Древнегреческий географ и историк Страбон писал о красоте улиц, отличных мостовых и больших кварталах этого античного мегаполиса (География. XIV, 1.37). Самой знаменитой была Золотая улица, которая пересекала предгорья Пагоса и шла от храма Зевса на одной стороне города и заканчивалась храмом Кибелы на другой. Театр и стадион располагались на склонах Пагуса, а акрополь эллинистического города был построен на самой высокой точке горы. Руины храмов Немезиды и Кибелы говорят о том, что все эти здания использовались и в римский период. В III-II вв. до н.э. Смирна входила в состав Пергамского царства, впоследствии её судьба была тесно связана с Римом. Цицерон называл Смирну «одним из самых верных и самых старых из наших союзников». В войне с Митридатом на востоке Риму не всегда сопутствовала удача, и когда римские воины страдали от голода и холода, жители Смирны брали на себя снабжение армии провиантом и тёплой одеждой. В 195 году до н.э. в городе был построен храм богине Роме, как знак особой дружбы между Римом и Смирной (Тацит. Анналы, IV.56). От построек как эллинистического, так и римского периодов практически ничего не осталось – только руины агоры и прилегающих к ней зданий. Остатков древних христианских храмов в Смирне не сохранилось – лишь мраморные кресты на мостовой агоры указывают, что когда-то (в 40;-40;И вв.) здесь были церкви. Разрушенный в 178 году н.э. землетрясением, город был отстроен Марком Аврелием, в связи с этим Смирна получила ещё два названия – «город страдания» и «город жизни». Строительство нового города велось прямо на месте руин прежнего – это объясняет тот факт, что в городе очень немного мест археологических раскопок эллинистического периода.

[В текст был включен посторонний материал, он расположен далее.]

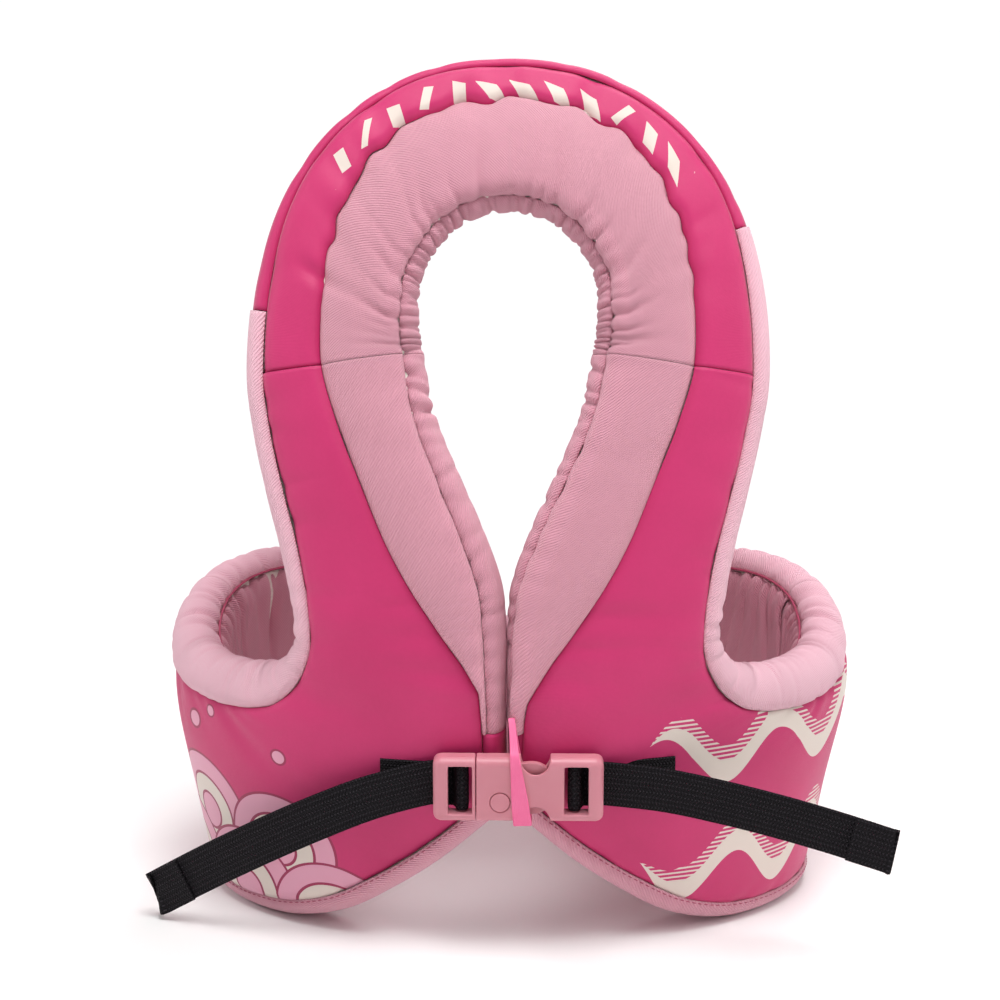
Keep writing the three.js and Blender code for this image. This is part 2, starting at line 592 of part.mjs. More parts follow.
addPiece("left_webbing_tail", tail("left", -1, MALE_LEFT), BLACK_WEBBING);
addPiece("right_webbing_tail", tail("right", 1, HOUSING_RIGHT), BLACK_WEBBING);

// ---- Buckle ----
// Outlines are drawn in X and Z round the buckle's middle and extruded backwards.
function slab(shape, front, back) {
  const geometry = new THREE.ExtrudeGeometry(shape, {
    depth: back - front,
    bevelEnabled: false,
    curveSegments: 6,
  });
  geometry.rotateX(Math.PI / 2);
  geometry.translate(0, back, BUCKLE_Z);
  return geometry;
}
const box = (x0, x1, y0, y1, z0, z1) =>
  new THREE.BoxGeometry(x1 - x0, y1 - y0, z1 - z0).translate(
    (x0 + x1) / 2,
    (y0 + y1) / 2,
    BUCKLE_Z + (z0 + z1) / 2,
  );
const barAt = (x) =>
  new THREE.CylinderGeometry(BAR_RADIUS, BAR_RADIUS, 2 * slotHalf + 2, 10)
    .rotateX(Math.PI / 2)
    .translate(x, barY, BUCKLE_Z);

// A frame's outline, rounded at its outer end, with the window that the webbing passes.
function frameOutline(inner, outer, way) {
  const shape = new THREE.Shape();
  const corner = outer - way * BUCKLE_CORNER;
  shape.moveTo(inner, halfHeight);
  shape.lineTo(corner, halfHeight);
  shape.quadraticCurveTo(outer, halfHeight, outer, halfHeight - BUCKLE_CORNER);
  shape.lineTo(outer, BUCKLE_CORNER - halfHeight);
  shape.quadraticCurveTo(outer, -halfHeight, corner, -halfHeight);
  shape.lineTo(inner, -halfHeight);
  shape.closePath();
  return shape;
}
function frameWindow(outer, way) {
  const a = outer - way * RIM_WIDTH;
  const b = a - way * WINDOW_LENGTH;
  return box(Math.min(a, b), Math.max(a, b), buckleFront - 1, buckleBack + 1, -slotHalf, slotHalf);
}

const maleBlock = cut(
  slab(frameOutline(JOINT_LINE - CLEARANCE / 2, MALE_LEFT, -1), buckleFront, buckleBack),
  frameWindow(MALE_LEFT, -1),
);
const lipFront = buckleFront + BUCKLE_WALL + LIP_PLAY;
const springFront = lipFront + LIP_THICKNESS + SPRING_PLAY;
const springBack = springFront + SPRING_HEIGHT;
const armFront = springBack + SPRING_PLAY;
const armBack = buckleBack - BUCKLE_WALL - ARM_PLAY;
const tongue = box(
  JOINT_LINE - 1,
  JOINT_LINE + TONGUE_LENGTH,
  armFront,
  armBack,
  -TONGUE_HALF_WIDTH,
  TONGUE_HALF_WIDTH,
);
addPiece("buckle_male_frame", join(maleBlock, barAt(leftBarX), tongue), PINK_PLASTIC);

const pocketHalf = halfHeight - POCKET_WALL;
const armRoot = JOINT_LINE + CLEARANCE;
function armShape(way) {
  const inner = ARM_MIDDLE - ARM_WIDTH / 2;
  const outer = ARM_MIDDLE + ARM_WIDTH / 2;
  const pad = outer + ARM_BULGE;
  const tip = JOINT_LINE + ARM_REACH;
  const shape = new THREE.Shape();
  shape.moveTo(armRoot, way * inner);
  shape.lineTo(tip - ARM_TIP, way * inner);
  shape.quadraticCurveTo(tip, way * inner, tip, way * outer);
  shape.quadraticCurveTo(tip - ARM_TIP, way * pad, SCOOP_X - PAD_REACH.end, way * pad);
  shape.quadraticCurveTo(SCOOP_X - PAD_REACH.rise, way * pad, SCOOP_X - PAD_REACH.start, way * outer);
  shape.lineTo(armRoot, way * outer);
  shape.closePath();
  return shape;
}
addPiece("upper_release_arm", slab(armShape(1), armFront, armBack), PINK_PLASTIC);
addPiece("lower_release_arm", slab(armShape(-1), armFront, armBack), PINK_PLASTIC);

const buttonZ = BUCKLE_Z - BUTTON_DROP;
const disc = (radius, front, back, sides = 24) =>
  new THREE.CylinderGeometry(radius, radius, back - front, sides).translate(
    BUTTON_X,
    (front + back) / 2,
    buttonZ,
  );
const scoop = (way) =>
  new THREE.CylinderGeometry(1, 1, 2 * BUCKLE_THICKNESS, 24)
    .scale(SCOOP_LENGTH / 2, 1, SCOOP_DEPTH)
    .translate(SCOOP_X, (buckleFront + buckleBack) / 2, BUCKLE_Z + way * halfHeight);
const pocket = box(
  JOINT_LINE - 1,
  JOINT_LINE + ARM_REACH + 3,
  buckleFront + BUCKLE_WALL,
  buckleBack - BUCKLE_WALL,
  -pocketHalf,
  pocketHalf,
);
const housing = cut(
  slab(frameOutline(JOINT_LINE + CLEARANCE / 2, HOUSING_RIGHT, 1), buckleFront, buckleBack),
  frameWindow(HOUSING_RIGHT, 1),
  pocket,
  scoop(1),
  scoop(-1),
  disc(BUTTON_RADIUS, buckleFront - 1, buckleFront + BUCKLE_WALL + 1),
);
addPiece("buckle_housing", join(housing, barAt(rightBarX)), PINK_PLASTIC);

addPiece(
  "release_button",
  join(
    disc(BUTTON_RADIUS - CLEARANCE / 2, buckleFront - BUTTON_PROUD, lipFront + LIP_THICKNESS / 2),
    disc(BUTTON_RADIUS + BUTTON_LIP, lipFront, lipFront + LIP_THICKNESS),
  ),
  PINK_PLASTIC,
);
addPiece(
  "button_spring",
  cut(
    disc(BUTTON_RADIUS - CLEARANCE, springFront, springBack),
    disc(BUTTON_RADIUS - CLEARANCE - SPRING_WALL, lipFront, armBack),
  ),
  STEEL,
);

// ---- Keeper band: an elastic loop from the foot of the neck opening round the housing ----
const keeperGap = KEEPER_THICKNESS / 2 + CLEARANCE;
const keeperSide = (y, heights) =>
  heights.map((height) => {
    const share = (KEEPER_TOP - height) / (KEEPER_TOP + halfHeight);
    return V(KEEPER_X + KEEPER_SLANT * share, y, BUCKLE_Z + height);
  });
const keeperFront = buckleFront - keeperGap;
const keeperBack = (buckleBack + offForm(0, BUCKLE_Z, clothFace).y) / 2;
const keeperPath = [
  ...keeperSide(keeperBack - KEEPER_TOP_TURN, [KEEPER_TOP]),
  ...keeperSide(keeperFront, [halfHeight + keeperGap, 0, -halfHeight]),
  ...keeperSide(keeperFront + KEEPER_FOOT_TURN, [-halfHeight - keeperGap]),
  ...keeperSide(keeperBack - KEEPER_FOOT_TURN / 2, [-halfHeight - keeperGap]),
  ...keeperSide(keeperBack, [-halfHeight, 0, halfHeight, KEEPER_TOP]),
];
addPiece(
  "keeper_band",
  ribbon(keeperPath, KEEPER_WIDTH, KEEPER_THICKNESS, V(1, 0, 0), true),
  PINK_RUBBER,
);

const bounds = new THREE.Box3().setFromObject(vest);
vest.position.z = -bounds.min.z;
vest.position.y = -(bounds.min.y + bounds.max.y) / 2;

export default vest;
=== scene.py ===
import math

import bmesh
import bpy
import numpy as np
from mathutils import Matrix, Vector


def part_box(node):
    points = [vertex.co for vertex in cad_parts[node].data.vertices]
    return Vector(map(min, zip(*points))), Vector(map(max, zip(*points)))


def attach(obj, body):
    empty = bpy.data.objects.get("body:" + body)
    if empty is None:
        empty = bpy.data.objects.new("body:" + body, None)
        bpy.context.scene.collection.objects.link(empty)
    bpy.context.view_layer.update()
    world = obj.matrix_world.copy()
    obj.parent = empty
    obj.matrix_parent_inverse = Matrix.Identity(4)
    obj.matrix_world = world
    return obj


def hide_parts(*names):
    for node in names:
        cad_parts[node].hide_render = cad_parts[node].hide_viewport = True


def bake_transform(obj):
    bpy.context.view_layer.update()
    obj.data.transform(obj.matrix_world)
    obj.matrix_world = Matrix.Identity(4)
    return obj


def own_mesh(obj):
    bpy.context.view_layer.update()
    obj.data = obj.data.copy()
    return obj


# A child's foam swim vest: padded cloth panels sewn over foam blocks, black webbing and a pink
# side-release buckle. Shapes are worked out in millimetres on the body form that the model is
# laid on, and placed() turns them into the frame's metres.
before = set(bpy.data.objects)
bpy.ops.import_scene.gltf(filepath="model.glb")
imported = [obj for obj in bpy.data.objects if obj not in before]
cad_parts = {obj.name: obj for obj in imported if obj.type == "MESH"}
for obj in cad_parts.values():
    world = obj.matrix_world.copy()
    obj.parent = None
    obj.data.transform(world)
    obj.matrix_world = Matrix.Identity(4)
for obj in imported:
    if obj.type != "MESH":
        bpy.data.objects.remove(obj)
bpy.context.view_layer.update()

MM = 0.001

# ---- The body form ----
CHEST_HALF_WIDTH, HEM_HALF_WIDTH = 180, 160
CHEST_HALF_DEPTH, HEM_HALF_DEPTH, COLLAR_HALF_DEPTH = 104, 96, 52
CHEST_Z, FLARE_HEIGHT = 100.0, 150
LEAN_START, LEAN_RADIUS = 140, 520
NECKING_START, NECKING_HEIGHT = 170, 290

# ---- Foam and cloth ----
FOAM_HALF = 14
STRAP_FOAM_HALF = 9
CLOTH = 1.2
CLEARANCE = 0.5
FOAM_SHRINK = 3.2  # the foam blocks stay this far under the cloth's creases

# ---- Webbing and buckle ----
WEBBING_WIDTH, WEBBING_THICKNESS = 25, 1.5
LAYER_GAP, WEBBING_STANDOFF = 0.6, 1.6
BUCKLE_Z, BUCKLE_WIDTH, BUCKLE_THICKNESS = 98, 36, 11
MALE_LEFT, HOUSING_RIGHT = -39, 52.4
RIM_WIDTH, BAR_INSET, BAR_RADIUS = 8, 7.5, 1.6
SEWN_START = 2
SEWN_LENGTH = {"left": 25, "right": 34}
TAIL_REACH = {"left": 197, "right": 204}
TAIL_DROP = {"left": 84, "right": 26}
TAIL_EASE = 1.4
TAIL_DEPTH = {"left": [0, 0.5, 6, 16, 30, 47], "right": [0, -2, -7, -13, -20, -28]}
TAIL_FOLD_LENGTH = 22
KEEPER_X, KEEPER_SLANT, KEEPER_TOP = 3, 6, 36


def smooth(t):
    """Rises from 0 to 1 as t does, level at both ends: 3 t^2 - 2 t^3."""
    t = np.clip(t, 0, 1)
    return t * t * (3 - 2 * t)


def bell(x):
    """exp(-x^2)."""
    return np.exp(-x * x)


def unit(v):
    return v / np.maximum(np.linalg.norm(v, axis=-1, keepdims=True), 1e-9)


def runs_along(points):
    """Each point's distance from the first one along its line of points."""
    runs = np.cumsum(np.linalg.norm(np.diff(points, axis=-2), axis=-1), axis=-1)
    return np.concatenate([np.zeros_like(runs[..., :1]), runs], axis=-1)


def sampled(values, runs, at):
    """Rows of three values that are known at runs, worked out at other places."""
    return np.stack([np.interp(at, runs, values[:, k]) for k in range(3)], -1)


def on_form(theta, z):
    """A point of the form: an oval at height z, theta degrees round from the centre front, whose
    front line leans back on an arc above LEAN_START."""
    theta, z = np.broadcast_arrays(np.asarray(theta, float), np.asarray(z, float))
    flare = smooth(z / FLARE_HEIGHT)
    width = HEM_HALF_WIDTH + (CHEST_HALF_WIDTH - HEM_HALF_WIDTH) * flare
    lower = HEM_HALF_DEPTH + (CHEST_HALF_DEPTH - HEM_HALF_DEPTH) * flare
    necking = smooth((z - NECKING_START) / NECKING_HEIGHT)
    depth = lower - (CHEST_HALF_DEPTH - COLLAR_HALF_DEPTH) * necking
    rise = np.clip((z - LEAN_START) / LEAN_RADIUS, 0, 0.95)
    front = -lower + LEAN_RADIUS * (1 - np.sqrt(1 - rise * rise))
    turn = np.radians(theta)
    return np.stack([width * np.sin(turn), front + depth * (1 - np.cos(turn)), z], -1)


STEP = 0.05  # degrees or millimetres, for slopes


def along_theta(theta, z):
    return (on_form(theta + STEP, z) - on_form(theta - STEP, z)) / (2 * STEP)


def along_height(theta, z):
    return (on_form(theta, z + STEP) - on_form(theta, z - STEP)) / (2 * STEP)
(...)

Исследования показывают, что на Пагосе каждая цивилизация оставила свой слой каменной кладки – эллинистический, римский и византийский, выстроенные один на другом (Ekrem Akurgal. Ancient Civilization and ruins of Turkey. – Istanbul, 2007. – P. 121–123). С перенесением столицы в Константинополь падает значение Смирны как основного порта Анатолии в торговле с западом, однако город продолжал быть экономически стабильным и в Византийский период, имея население более 100000 жителей.

http://azbyka.ru/otechnik/Biblia/sem-tse...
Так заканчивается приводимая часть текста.